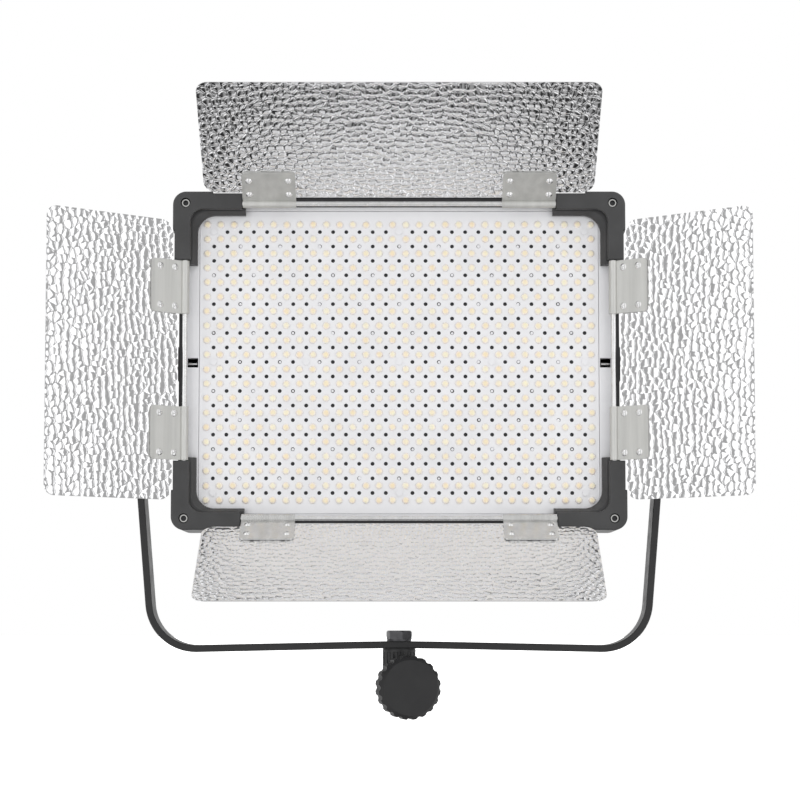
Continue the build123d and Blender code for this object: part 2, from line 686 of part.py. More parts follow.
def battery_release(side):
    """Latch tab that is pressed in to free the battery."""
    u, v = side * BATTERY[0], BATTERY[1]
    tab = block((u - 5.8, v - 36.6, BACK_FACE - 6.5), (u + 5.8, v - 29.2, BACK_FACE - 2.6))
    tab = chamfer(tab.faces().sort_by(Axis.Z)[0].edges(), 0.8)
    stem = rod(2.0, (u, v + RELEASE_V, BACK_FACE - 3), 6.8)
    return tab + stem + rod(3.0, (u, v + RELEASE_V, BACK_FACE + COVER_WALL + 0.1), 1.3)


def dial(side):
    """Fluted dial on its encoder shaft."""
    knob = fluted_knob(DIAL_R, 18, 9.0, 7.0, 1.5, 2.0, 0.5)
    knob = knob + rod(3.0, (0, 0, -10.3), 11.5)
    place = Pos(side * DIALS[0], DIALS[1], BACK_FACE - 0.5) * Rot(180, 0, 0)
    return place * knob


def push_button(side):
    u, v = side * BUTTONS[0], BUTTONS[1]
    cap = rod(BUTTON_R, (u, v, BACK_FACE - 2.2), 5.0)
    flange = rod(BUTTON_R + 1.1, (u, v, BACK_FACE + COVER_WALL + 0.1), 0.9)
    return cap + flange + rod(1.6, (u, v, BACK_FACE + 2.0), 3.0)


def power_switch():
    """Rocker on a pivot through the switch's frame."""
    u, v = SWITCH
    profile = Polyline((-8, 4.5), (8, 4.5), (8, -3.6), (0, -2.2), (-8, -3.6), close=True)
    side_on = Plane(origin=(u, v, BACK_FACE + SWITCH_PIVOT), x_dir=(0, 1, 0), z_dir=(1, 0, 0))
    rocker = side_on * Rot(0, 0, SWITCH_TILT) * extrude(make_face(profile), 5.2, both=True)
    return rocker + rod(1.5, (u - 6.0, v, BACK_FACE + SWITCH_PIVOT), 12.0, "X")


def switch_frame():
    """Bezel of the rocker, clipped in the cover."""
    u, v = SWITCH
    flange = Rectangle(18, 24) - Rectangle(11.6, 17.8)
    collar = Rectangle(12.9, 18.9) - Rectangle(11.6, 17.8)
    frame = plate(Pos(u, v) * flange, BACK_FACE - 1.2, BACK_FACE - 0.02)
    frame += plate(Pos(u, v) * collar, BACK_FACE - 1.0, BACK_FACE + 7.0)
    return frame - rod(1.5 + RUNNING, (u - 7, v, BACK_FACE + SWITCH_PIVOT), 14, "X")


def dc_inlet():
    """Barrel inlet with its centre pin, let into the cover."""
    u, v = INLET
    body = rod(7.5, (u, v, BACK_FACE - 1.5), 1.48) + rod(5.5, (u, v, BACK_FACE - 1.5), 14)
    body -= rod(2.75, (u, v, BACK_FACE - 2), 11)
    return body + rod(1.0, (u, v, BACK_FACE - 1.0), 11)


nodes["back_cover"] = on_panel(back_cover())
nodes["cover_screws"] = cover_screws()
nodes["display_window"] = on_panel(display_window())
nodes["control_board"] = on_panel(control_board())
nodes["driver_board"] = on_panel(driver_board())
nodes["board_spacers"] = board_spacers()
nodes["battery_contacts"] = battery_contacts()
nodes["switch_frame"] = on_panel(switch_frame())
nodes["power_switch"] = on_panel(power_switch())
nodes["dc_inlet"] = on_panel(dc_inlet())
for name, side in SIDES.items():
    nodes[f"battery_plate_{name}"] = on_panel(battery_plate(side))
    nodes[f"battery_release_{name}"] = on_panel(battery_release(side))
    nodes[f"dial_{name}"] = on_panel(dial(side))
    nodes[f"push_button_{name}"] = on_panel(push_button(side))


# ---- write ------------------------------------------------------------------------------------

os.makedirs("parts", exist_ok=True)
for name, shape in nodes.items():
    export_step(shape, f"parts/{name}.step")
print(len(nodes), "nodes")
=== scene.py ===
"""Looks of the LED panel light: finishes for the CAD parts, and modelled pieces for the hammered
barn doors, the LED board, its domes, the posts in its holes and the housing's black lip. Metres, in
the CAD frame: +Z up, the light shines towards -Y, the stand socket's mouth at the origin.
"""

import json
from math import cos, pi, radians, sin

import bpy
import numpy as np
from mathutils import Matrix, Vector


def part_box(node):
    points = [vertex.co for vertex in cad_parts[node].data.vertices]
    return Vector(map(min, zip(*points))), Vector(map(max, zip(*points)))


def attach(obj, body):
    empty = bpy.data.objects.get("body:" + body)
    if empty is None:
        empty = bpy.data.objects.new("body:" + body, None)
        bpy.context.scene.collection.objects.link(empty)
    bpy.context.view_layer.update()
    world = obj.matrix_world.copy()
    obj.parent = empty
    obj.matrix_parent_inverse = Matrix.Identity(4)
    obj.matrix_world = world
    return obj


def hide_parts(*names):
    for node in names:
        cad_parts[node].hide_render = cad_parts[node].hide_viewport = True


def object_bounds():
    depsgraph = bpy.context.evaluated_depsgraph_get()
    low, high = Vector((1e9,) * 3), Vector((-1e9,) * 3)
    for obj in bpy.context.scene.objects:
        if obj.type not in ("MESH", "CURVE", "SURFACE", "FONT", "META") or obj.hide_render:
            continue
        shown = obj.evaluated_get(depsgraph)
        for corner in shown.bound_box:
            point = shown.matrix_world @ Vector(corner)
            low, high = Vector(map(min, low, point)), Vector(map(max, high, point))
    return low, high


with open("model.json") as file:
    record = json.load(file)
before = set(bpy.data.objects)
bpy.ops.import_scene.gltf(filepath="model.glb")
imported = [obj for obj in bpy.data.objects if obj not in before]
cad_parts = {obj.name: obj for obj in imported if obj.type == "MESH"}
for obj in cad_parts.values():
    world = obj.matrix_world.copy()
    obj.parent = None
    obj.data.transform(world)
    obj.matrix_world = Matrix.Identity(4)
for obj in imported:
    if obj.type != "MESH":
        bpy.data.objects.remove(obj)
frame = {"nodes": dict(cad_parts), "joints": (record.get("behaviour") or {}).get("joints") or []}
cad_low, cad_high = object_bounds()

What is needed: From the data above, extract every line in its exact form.

Task solution:
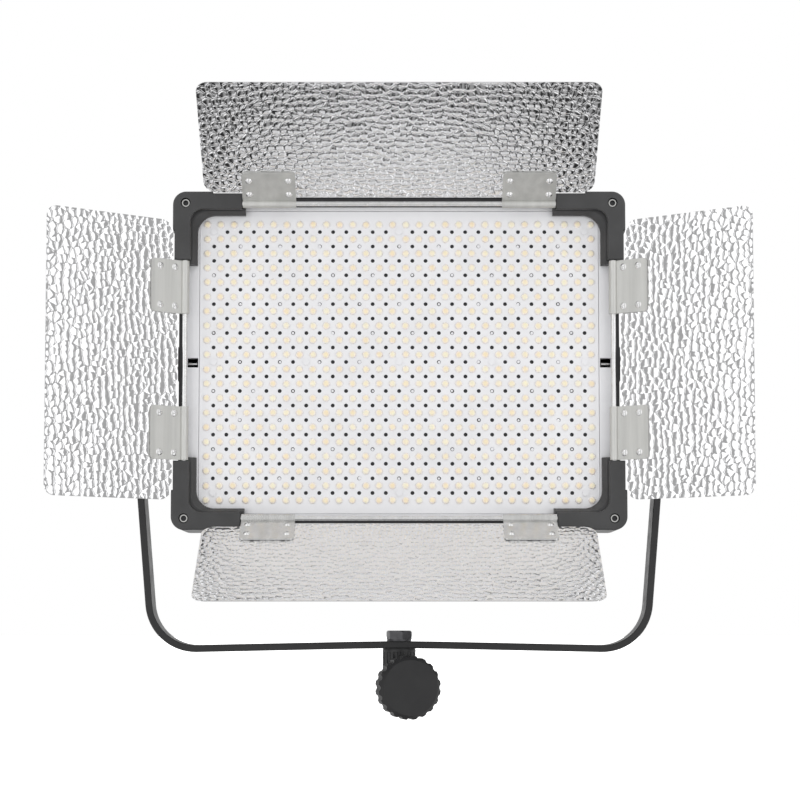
Continue the build123d and Blender code for this object: part 2, from line 686 of part.py. More parts follow.
def battery_release(side):
    """Latch tab that is pressed in to free the battery."""
    u, v = side * BATTERY[0], BATTERY[1]
    tab = block((u - 5.8, v - 36.6, BACK_FACE - 6.5), (u + 5.8, v - 29.2, BACK_FACE - 2.6))
    tab = chamfer(tab.faces().sort_by(Axis.Z)[0].edges(), 0.8)
    stem = rod(2.0, (u, v + RELEASE_V, BACK_FACE - 3), 6.8)
    return tab + stem + rod(3.0, (u, v + RELEASE_V, BACK_FACE + COVER_WALL + 0.1), 1.3)


def dial(side):
    """Fluted dial on its encoder shaft."""
    knob = fluted_knob(DIAL_R, 18, 9.0, 7.0, 1.5, 2.0, 0.5)
    knob = knob + rod(3.0, (0, 0, -10.3), 11.5)
    place = Pos(side * DIALS[0], DIALS[1], BACK_FACE - 0.5) * Rot(180, 0, 0)
    return place * knob


def push_button(side):
    u, v = side * BUTTONS[0], BUTTONS[1]
    cap = rod(BUTTON_R, (u, v, BACK_FACE - 2.2), 5.0)
    flange = rod(BUTTON_R + 1.1, (u, v, BACK_FACE + COVER_WALL + 0.1), 0.9)
    return cap + flange + rod(1.6, (u, v, BACK_FACE + 2.0), 3.0)


def power_switch():
    """Rocker on a pivot through the switch's frame."""
    u, v = SWITCH
    profile = Polyline((-8, 4.5), (8, 4.5), (8, -3.6), (0, -2.2), (-8, -3.6), close=True)
    side_on = Plane(origin=(u, v, BACK_FACE + SWITCH_PIVOT), x_dir=(0, 1, 0), z_dir=(1, 0, 0))
    rocker = side_on * Rot(0, 0, SWITCH_TILT) * extrude(make_face(profile), 5.2, both=True)
    return rocker + rod(1.5, (u - 6.0, v, BACK_FACE + SWITCH_PIVOT), 12.0, "X")


def switch_frame():
    """Bezel of the rocker, clipped in the cover."""
    u, v = SWITCH
    flange = Rectangle(18, 24) - Rectangle(11.6, 17.8)
    collar = Rectangle(12.9, 18.9) - Rectangle(11.6, 17.8)
    frame = plate(Pos(u, v) * flange, BACK_FACE - 1.2, BACK_FACE - 0.02)
    frame += plate(Pos(u, v) * collar, BACK_FACE - 1.0, BACK_FACE + 7.0)
    return frame - rod(1.5 + RUNNING, (u - 7, v, BACK_FACE + SWITCH_PIVOT), 14, "X")


def dc_inlet():
    """Barrel inlet with its centre pin, let into the cover."""
    u, v = INLET
    body = rod(7.5, (u, v, BACK_FACE - 1.5), 1.48) + rod(5.5, (u, v, BACK_FACE - 1.5), 14)
    body -= rod(2.75, (u, v, BACK_FACE - 2), 11)
    return body + rod(1.0, (u, v, BACK_FACE - 1.0), 11)


nodes["back_cover"] = on_panel(back_cover())
nodes["cover_screws"] = cover_screws()
nodes["display_window"] = on_panel(display_window())
nodes["control_board"] = on_panel(control_board())
nodes["driver_board"] = on_panel(driver_board())
nodes["board_spacers"] = board_spacers()
nodes["battery_contacts"] = battery_contacts()
nodes["switch_frame"] = on_panel(switch_frame())
nodes["power_switch"] = on_panel(power_switch())
nodes["dc_inlet"] = on_panel(dc_inlet())
for name, side in SIDES.items():
    nodes[f"battery_plate_{name}"] = on_panel(battery_plate(side))
    nodes[f"battery_release_{name}"] = on_panel(battery_release(side))
    nodes[f"dial_{name}"] = on_panel(dial(side))
    nodes[f"push_button_{name}"] = on_panel(push_button(side))


# ---- write ------------------------------------------------------------------------------------

os.makedirs("parts", exist_ok=True)
for name, shape in nodes.items():
    export_step(shape, f"parts/{name}.step")
print(len(nodes), "nodes")
=== scene.py ===
"""Looks of the LED panel light: finishes for the CAD parts, and modelled pieces for the hammered
barn doors, the LED board, its domes, the posts in its holes and the housing's black lip. Metres, in
the CAD frame: +Z up, the light shines towards -Y, the stand socket's mouth at the origin.
"""

import json
from math import cos, pi, radians, sin

import bpy
import numpy as np
from mathutils import Matrix, Vector


def part_box(node):
    points = [vertex.co for vertex in cad_parts[node].data.vertices]
    return Vector(map(min, zip(*points))), Vector(map(max, zip(*points)))


def attach(obj, body):
    empty = bpy.data.objects.get("body:" + body)
    if empty is None:
        empty = bpy.data.objects.new("body:" + body, None)
        bpy.context.scene.collection.objects.link(empty)
    bpy.context.view_layer.update()
    world = obj.matrix_world.copy()
    obj.parent = empty
    obj.matrix_parent_inverse = Matrix.Identity(4)
    obj.matrix_world = world
    return obj


def hide_parts(*names):
    for node in names:
        cad_parts[node].hide_render = cad_parts[node].hide_viewport = True


def object_bounds():
    depsgraph = bpy.context.evaluated_depsgraph_get()
    low, high = Vector((1e9,) * 3), Vector((-1e9,) * 3)
    for obj in bpy.context.scene.objects:
        if obj.type not in ("MESH", "CURVE", "SURFACE", "FONT", "META") or obj.hide_render:
            continue
        shown = obj.evaluated_get(depsgraph)
        for corner in shown.bound_box:
            point = shown.matrix_world @ Vector(corner)
            low, high = Vector(map(min, low, point)), Vector(map(max, high, point))
    return low, high


with open("model.json") as file:
    record = json.load(file)
before = set(bpy.data.objects)
bpy.ops.import_scene.gltf(filepath="model.glb")
imported = [obj for obj in bpy.data.objects if obj not in before]
cad_parts = {obj.name: obj for obj in imported if obj.type == "MESH"}
for obj in cad_parts.values():
    world = obj.matrix_world.copy()
    obj.parent = None
    obj.data.transform(world)
    obj.matrix_world = Matrix.Identity(4)
for obj in imported:
    if obj.type != "MESH":
        bpy.data.objects.remove(obj)
frame = {"nodes": dict(cad_parts), "joints": (record.get("behaviour") or {}).get("joints") or []}
cad_low, cad_high = object_bounds()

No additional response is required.